The Chairman of the MOCA Board of Directors and active supporter of Delaney, Preston Haskell, said the current financial problems are due to a lack of revenue.

“Two years, ago the museum really began to decline in contributed revenue, which makes up about 60 percent of the budget,” Haskell said. He also said in the last year, the recession has hurt MOCA’s endowment portfolio, city and state funding as well as its private funding.

However, there was a more than $200,000 increase in direct public contributions between fiscal years 2004 and 2007, and MOCA’s total revenue only decreased by about $20,000 between those years, according to its IRS 990 forms.

While the operating expenses increased by more than $600,000 between 2004 and 2007, contributions from the government and private benefactors decreased nominally. The mounting deficit prompted MOCA’s board to begin discussions with UNF.

The institution was in such dire straights that without the UNF acquisition, Haskell said, the museum would experience a reduction in public programs and exhibitions and would even have to consider closing substantial portions of the building.

The Debate

UNF Art Professor Jim Draper, said the university’s move is in the right direction. Draper taught figurative painting at MOCA in spring 2009. He said the museum is a great place to teach, and is looking forward to teaching there again. The only concern Draper had was parking, but most of UNF’s classes were taught in the late afternoon when street and garage parking was free, he said.

However, not all in the community are looking forward to the addition. Jacksonville City Councilmen Clay Yarborough, one of the two dissenting votes on the merger in January, said he could not support the merger for fiscal reasons. He could not support the bill because it included a waiver allowing MOCA to continue to receive city funding through the Cultural Council of Jacksonville, even though MOCA should become ineligible since it is owned by the state agency UNF, Yarborough said.

“First and foremost, the taxpayers expect us to pay for police and fire departments and then parks, roads and libraries,” he said. “I see the city getting a little out of the scope as far as giving funding [for MOCA.]”

Haskell and MOCA

Steve Halverson, president and CEO of Haskell Company, was formerly a member of the Board of Trustees at UNF. As a trustee, Halverson was also on the Presidential Search Committee, which resulted in bringing Delaney to UNF as president. Delaney is the best university president of the 11 state universities, he said.

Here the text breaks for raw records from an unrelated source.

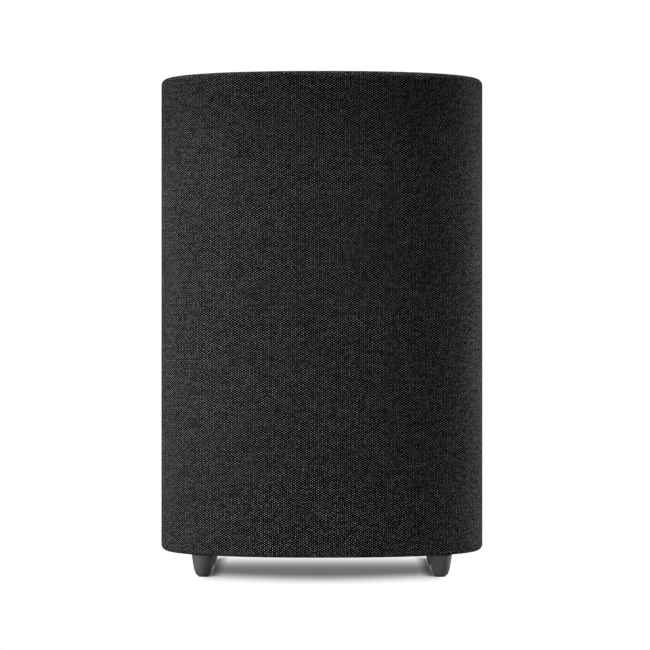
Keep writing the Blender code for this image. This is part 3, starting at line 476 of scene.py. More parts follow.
# The record's material slots. Each has one finish, worn by pieces and by carried-over CAD nodes alike.
FINISHES = {
    "fabric": woven_cloth(),
    "felt": loose_felt(),
    "moulding": moulded("moulded_black", (0.026, 0.026, 0.027), 0.52),
    "foot": moulded("moulded_grey", (0.074, 0.074, 0.075), 0.5, 0.4),
    "fibreboard": fibreboard(),
    "rubber": soft_rubber("soft_rubber", (0.010, 0.010, 0.0103)),
    "foam": closed_foam(),
    "paper": paper_pulp(),
    "spider": stiffened_cloth(),
    "film": amber_film(),
    "copper": wound_copper(),
    "ferrite": ferrite(),
    "plated_steel": metal("plated_steel", (0.56, 0.57, 0.58), 0.3, (1, 1, 6)),
    "painted_steel": powder_coat(),
    "aluminium": metal("extruded_aluminium", (0.72, 0.73, 0.75), 0.36, (6, 6, 1)),
    "circuit": solder_mask(),
    "lens": milky_lens(),
}
BRAID = braided_copper()
GREY_RUBBER = soft_rubber("grey_rubber", (0.05, 0.05, 0.051))

# The carried-over CAD nodes with rounded corners, by the corners' radius in millimetres.
ROUNDED_NODES = {
    0.5: ("baffle_board", "top_board", "cabinet_brace"),
    0.4: ("amplifier_housing",),
    0.3: ("transformer", "bulk_capacitor"),
    0.2: ("terminal_strip", "heat_sink", "tactile_switch", "switch_plunger"),
    0.15: ("wireless_module", "supply_board", "amplifier_board"),
}
SLOT_OF = {row["node"]: row["material_slot"] for row in frame["record"]["subparts"]}
BODY_OF = {n: body for body, nodes in frame["record"]["behaviour"]["bodies"].items() for n in nodes}


# ---- shapes


def oval_angles(stations):
    """The superellipse's angle at each station, a share of the way round from the middle of the back."""
    angles = np.linspace(pi / 2, pi / 2 + 2 * pi, 8193)
    points = oval_points(angles)
    steps = np.linalg.norm(np.diff(points, axis=0), axis=1)
    travelled = np.concatenate([[0], np.cumsum(steps)])
    return np.interp(np.asarray(stations) * travelled[-1], travelled, angles), travelled[-1]


def powered(values, power):
    return np.sign(values) * np.abs(values) ** power


def oval_points(angles, inset=0):
    """Points on the oval plan at these angles, moved inwards along its normals."""
    half = np.array([HALF_X, HALF_Y])
    unit = powered(np.stack([np.cos(angles), np.sin(angles)], axis=1), 2 / PLAN_POWER)
    normal = powered(unit, PLAN_POWER - 1) / half
    normal /= np.linalg.norm(normal, axis=1, keepdims=True)
    return unit * half - normal * np.reshape(inset, (-1, 1))


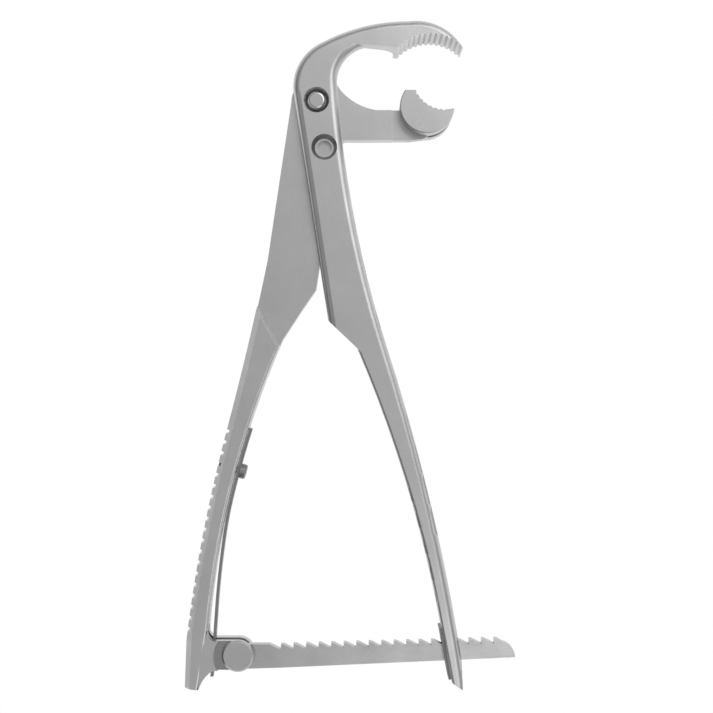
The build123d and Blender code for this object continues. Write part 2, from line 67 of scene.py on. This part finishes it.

Halverson decided to leave the board at UNF so his company could join in on the construction of the newest dormitories at UNF, Osprey Fountains, an estimated $81 million project. The Fountains project was in the top 30 percent of the company’s projects, referring to costs, he said. Halverson thought it was time for him to step down rather than to cause a conflict of interest, he said.

Halverson acknowledged that when UNF acquired MOCA, it also inherited a small debt to the Haskell Company but said the figure was very small and “not a big deal to the … company.” The Haskell Company has offices in Dallas and Mexico City as well as its headquarters in Jacksonville.

Worst case scenerio

Although the board approved the ability for UNF to sell the art to make up for the $500,000 loan, Delaney said the art would not be sold to pay for operational costs unless the museum had to close.

But selling art for anything other than expanding a museum or university’s portfolio is looked down upon in the industry and could result in decreased contributions, said Graham Beal, director
of the Detroit Institute of Arts.

Beal said Delaney should do whatever it takes to keep the art displayed, even if that meant closing
the museum and showing the art at the university. However, if the deal goes bad, the proceeds from the sale of the art would be used to pay off the university’s investment, Delaney said.

If everything goes right The UNF-MOCA relationship will be reviewed in summer 2010, and the plan is to have the museum in a self-sustaining and maybe profitable state, Delaney said. “We do not plan on subsidizing the museum,” he said.

Delaney, as well as Broder, said the deal brings a greater UNF presence into the downtown area.
Delaney said he hopes the dealings succeed and last permanently.